--- start Data to use ---

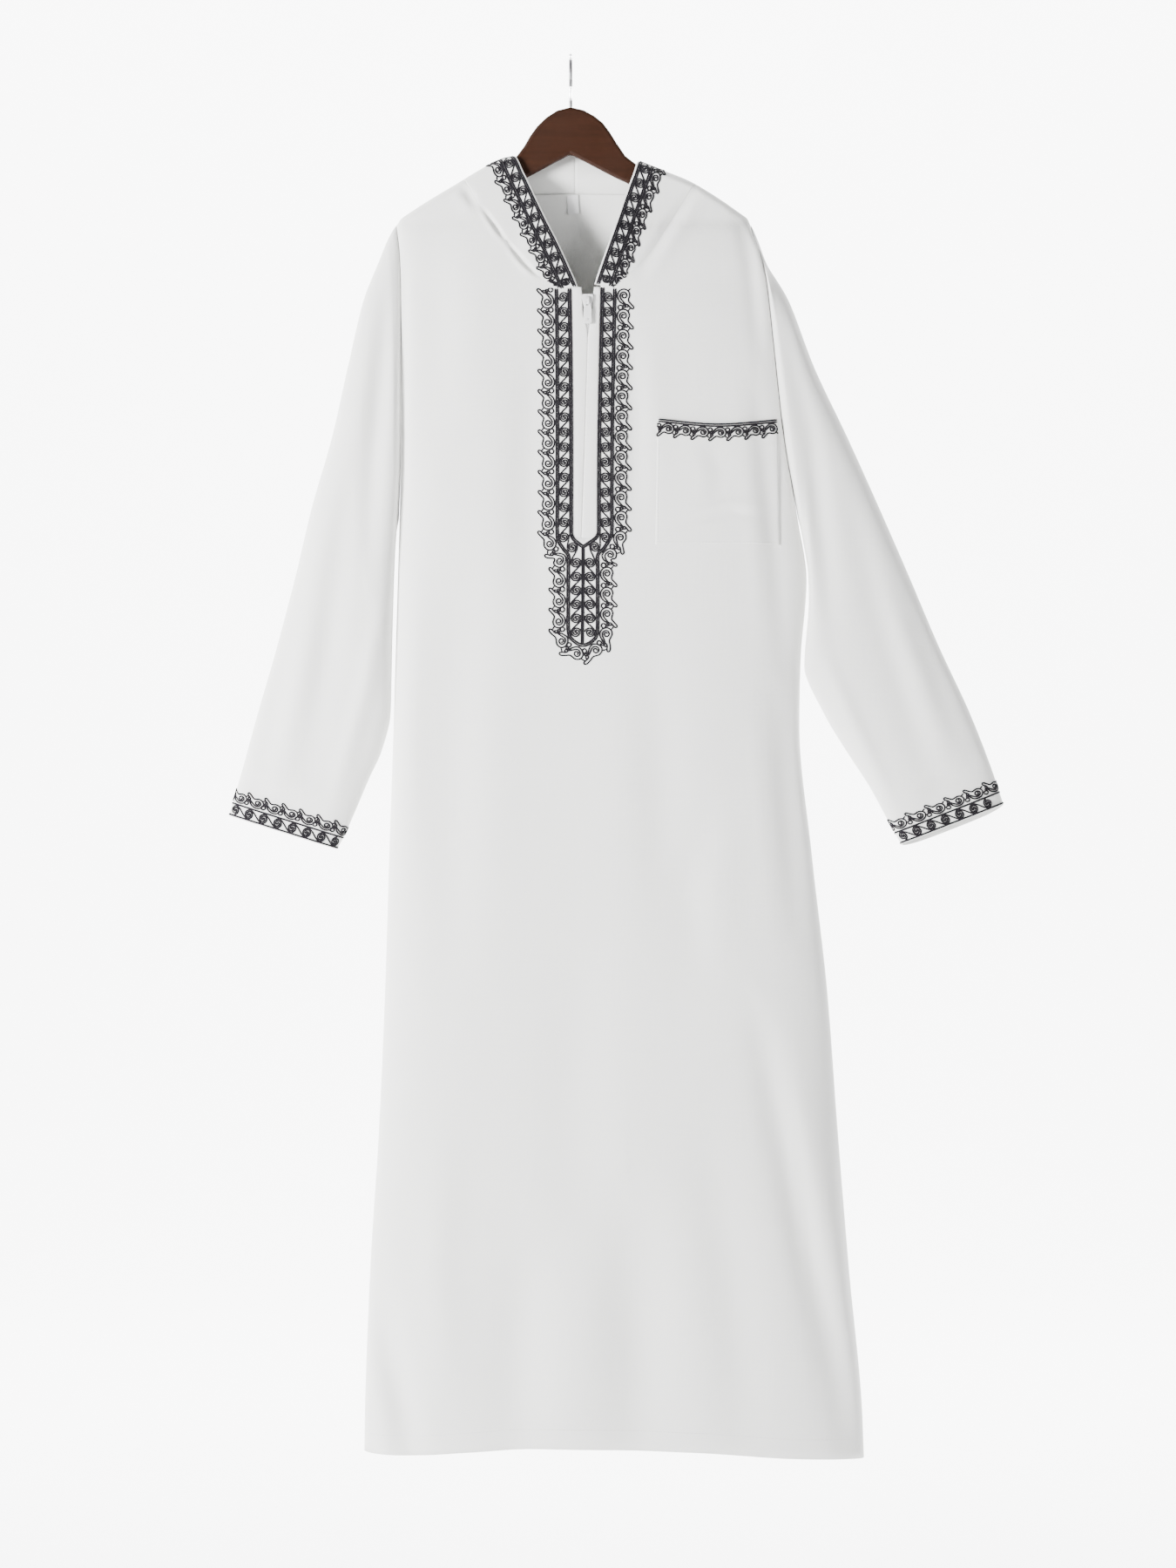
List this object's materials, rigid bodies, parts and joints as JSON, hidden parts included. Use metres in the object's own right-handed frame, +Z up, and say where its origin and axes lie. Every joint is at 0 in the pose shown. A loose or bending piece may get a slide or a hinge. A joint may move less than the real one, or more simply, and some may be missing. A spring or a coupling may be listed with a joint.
{
  "type": "hooded white thobe on a wooden hanger",
  "caption": "Full-length hooded thobe with long sleeves, zip neck, chest pocket and embroidered edges, hung on a flat wooden hanger with a steel hook.",
  "frame": {"origin": "inside top of the hanger's hook, where a rail holds the garment up", "axes": "+Z up along the hanging garment; the garment's front faces -Y; +X is the wearer's left, to the right in the picture"},
  "size_m": [0.8483, 0.0925, 1.5367],
  "materials": {
    "cloth": "matt white plain weave with a faint sheen",
    "embroidery": "near-black twisted cord, slightly glossy",
    "zip_tape": "white woven tape",
    "label": "blank white satin tape",
    "zip_metal": "white enamel",
    "wood": "dark brown satin varnish",
    "steel": "polished steel wire"
  },
  "bodies": {
    "garment": {"front_panel": "cloth", "back_panel": "cloth", "sleeve_left": "cloth", "sleeve_right": "cloth", "hood_left": "cloth", "hood_right": "cloth", "zip_flap_left": "cloth", "zip_flap_right": "cloth", "zip_tape": "zip_tape", "chest_pocket": "cloth", "neck_label": "label", "zip_slider": "zip_metal", "hanger_wood": "wood", "hanger_hook": "steel"},
    "pull_tab": {"zip_pull": "zip_metal"}
  },
  "joints": [
    {"name": "pull_hinge", "type": "hinge", "parent": "garment", "child": "pull_tab", "pos_m": [0.0186, -0.0281, -0.269], "axis": [-1, 0, 0], "range_deg": [0, 165]}
  ]
}
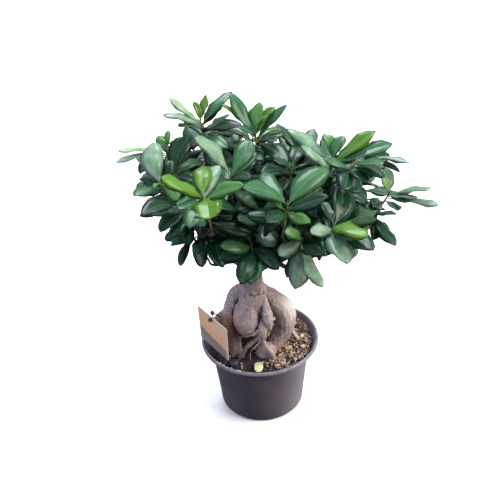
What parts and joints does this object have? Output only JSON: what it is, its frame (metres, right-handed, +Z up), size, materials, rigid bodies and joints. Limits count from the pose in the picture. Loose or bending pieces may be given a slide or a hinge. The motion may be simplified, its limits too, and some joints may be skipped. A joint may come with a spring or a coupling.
{
  "type": "bonsai tree in a nursery pot",
  "caption": "Small ficus bonsai with swollen arching roots and a broad leafy crown, in a round plastic nursery pot of soil with a plain plant tag.",
  "frame": {"origin": "middle of the pot's base, on the surface it stands on", "axes": "+Z up, the tree's best side and its front roots face -Y, +X to the viewer's right"},
  "size_m": [0.3335, 0.329, 0.4136],
  "materials": {
    "pot": "satin injection-moulded polypropylene",
    "soil": "damp crumbly peat with bark chips and pumice gravel",
    "stone": "water-worn dark slate pebble",
    "bark": "smooth pinkish grey ficus bark with lenticels",
    "leaf": "glossy leathery evergreen leaf",
    "tag": "printed coated card",
    "tie": "dark paper-covered wire",
    "fallen_leaf": "dry yellowed leaf"
  },
  "bodies": {
    "root": {"pot": "pot", "soil": "soil", "stone": "stone", "trunk": "bark", "tag": "tag", "tag_tie": "tie", "fallen_leaf": "fallen_leaf", "spray_top_left": "leaf", "spray_top_middle": "leaf", "spray_middle_left": "leaf", "spray_left_bright": "leaf", "spray_left": "leaf", "spray_left_back": "leaf", "spray_left_inner": "leaf", "spray_left_low": "leaf", "spray_left_bottom": "leaf", "spray_bottom_left": "leaf", "spray_bottom_middle": "leaf", "spray_centre": "leaf", "spray_centre_bottom": "leaf", "spray_right_low": "leaf", "spray_right_top": "leaf", "spray_right_middle": "leaf", "spray_right": "leaf", "spray_right_back": "leaf", "spray_right_bottom": "leaf", "spray_middle_dark": "leaf", "spray_back_far_left": "leaf", "spray_back_left": "leaf", "spray_back": "leaf", "spray_back_right": "leaf", "spray_back_far_right": "leaf", "spray_far_right": "leaf", "spray_far_left": "leaf", "spray_top_back_left": "leaf", "spray_top_back": "leaf", "spray_top_back_right": "leaf", "spray_low_back_left": "leaf", "spray_low_back": "leaf", "spray_low_back_right": "leaf", "spray_low_right": "leaf", "spray_inner_left": "leaf", "spray_inner_front": "leaf", "spray_inner_middle": "leaf", "spray_inner_right": "leaf", "spray_inner_low": "leaf"}
  },
  "joints": []
}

--- end Data to use ---

Each line of the material must be restated exactly.

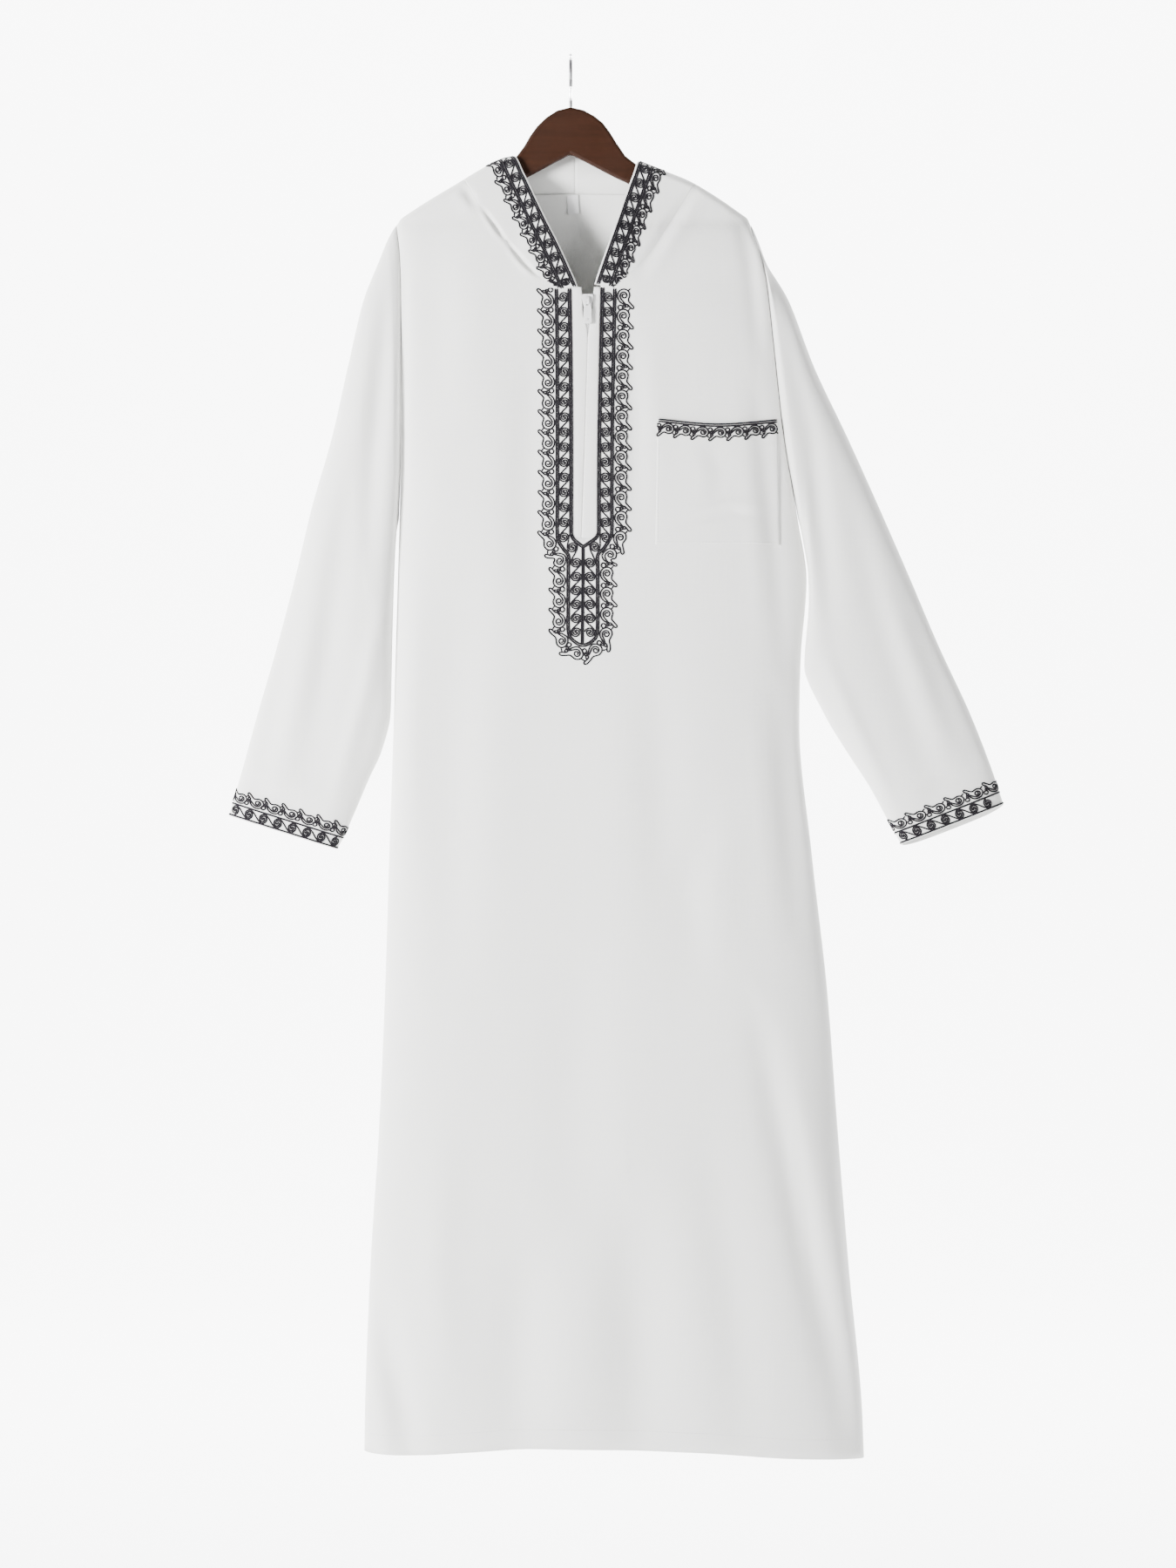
List this object's materials, rigid bodies, parts and joints as JSON, hidden parts included. Use metres in the object's own right-handed frame, +Z up, and say where its origin and axes lie. Every joint is at 0 in the pose shown. A loose or bending piece may get a slide or a hinge. A joint may move less than the real one, or more simply, and some may be missing. A spring or a coupling may be listed with a joint.
{
  "type": "hooded white thobe on a wooden hanger",
  "caption": "Full-length hooded thobe with long sleeves, zip neck, chest pocket and embroidered edges, hung on a flat wooden hanger with a steel hook.",
  "frame": {"origin": "inside top of the hanger's hook, where a rail holds the garment up", "axes": "+Z up along the hanging garment; the garment's front faces -Y; +X is the wearer's left, to the right in the picture"},
  "size_m": [0.8483, 0.0925, 1.5367],
  "materials": {
    "cloth": "matt white plain weave with a faint sheen",
    "embroidery": "near-black twisted cord, slightly glossy",
    "zip_tape": "white woven tape",
    "label": "blank white satin tape",
    "zip_metal": "white enamel",
    "wood": "dark brown satin varnish",
    "steel": "polished steel wire"
  },
  "bodies": {
    "garment": {"front_panel": "cloth", "back_panel": "cloth", "sleeve_left": "cloth", "sleeve_right": "cloth", "hood_left": "cloth", "hood_right": "cloth", "zip_flap_left": "cloth", "zip_flap_right": "cloth", "zip_tape": "zip_tape", "chest_pocket": "cloth", "neck_label": "label", "zip_slider": "zip_metal", "hanger_wood": "wood", "hanger_hook": "steel"},
    "pull_tab": {"zip_pull": "zip_metal"}
  },
  "joints": [
    {"name": "pull_hinge", "type": "hinge", "parent": "garment", "child": "pull_tab", "pos_m": [0.0186, -0.0281, -0.269], "axis": [-1, 0, 0], "range_deg": [0, 165]}
  ]
}
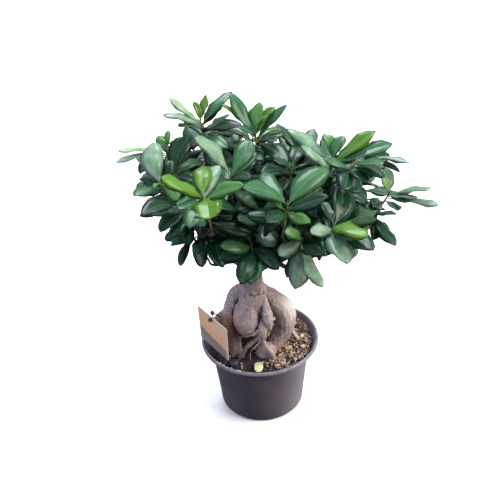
What parts and joints does this object have? Output only JSON: what it is, its frame (metres, right-handed, +Z up), size, materials, rigid bodies and joints. Limits count from the pose in the picture. Loose or bending pieces may be given a slide or a hinge. The motion may be simplified, its limits too, and some joints may be skipped. A joint may come with a spring or a coupling.
{
  "type": "bonsai tree in a nursery pot",
  "caption": "Small ficus bonsai with swollen arching roots and a broad leafy crown, in a round plastic nursery pot of soil with a plain plant tag.",
  "frame": {"origin": "middle of the pot's base, on the surface it stands on", "axes": "+Z up, the tree's best side and its front roots face -Y, +X to the viewer's right"},
  "size_m": [0.3335, 0.329, 0.4136],
  "materials": {
    "pot": "satin injection-moulded polypropylene",
    "soil": "damp crumbly peat with bark chips and pumice gravel",
    "stone": "water-worn dark slate pebble",
    "bark": "smooth pinkish grey ficus bark with lenticels",
    "leaf": "glossy leathery evergreen leaf",
    "tag": "printed coated card",
    "tie": "dark paper-covered wire",
    "fallen_leaf": "dry yellowed leaf"
  },
  "bodies": {
    "root": {"pot": "pot", "soil": "soil", "stone": "stone", "trunk": "bark", "tag": "tag", "tag_tie": "tie", "fallen_leaf": "fallen_leaf", "spray_top_left": "leaf", "spray_top_middle": "leaf", "spray_middle_left": "leaf", "spray_left_bright": "leaf", "spray_left": "leaf", "spray_left_back": "leaf", "spray_left_inner": "leaf", "spray_left_low": "leaf", "spray_left_bottom": "leaf", "spray_bottom_left": "leaf", "spray_bottom_middle": "leaf", "spray_centre": "leaf", "spray_centre_bottom": "leaf", "spray_right_low": "leaf", "spray_right_top": "leaf", "spray_right_middle": "leaf", "spray_right": "leaf", "spray_right_back": "leaf", "spray_right_bottom": "leaf", "spray_middle_dark": "leaf", "spray_back_far_left": "leaf", "spray_back_left": "leaf", "spray_back": "leaf", "spray_back_right": "leaf", "spray_back_far_right": "leaf", "spray_far_right": "leaf", "spray_far_left": "leaf", "spray_top_back_left": "leaf", "spray_top_back": "leaf", "spray_top_back_right": "leaf", "spray_low_back_left": "leaf", "spray_low_back": "leaf", "spray_low_back_right": "leaf", "spray_low_right": "leaf", "spray_inner_left": "leaf", "spray_inner_front": "leaf", "spray_inner_middle": "leaf", "spray_inner_right": "leaf", "spray_inner_low": "leaf"}
  },
  "joints": []
}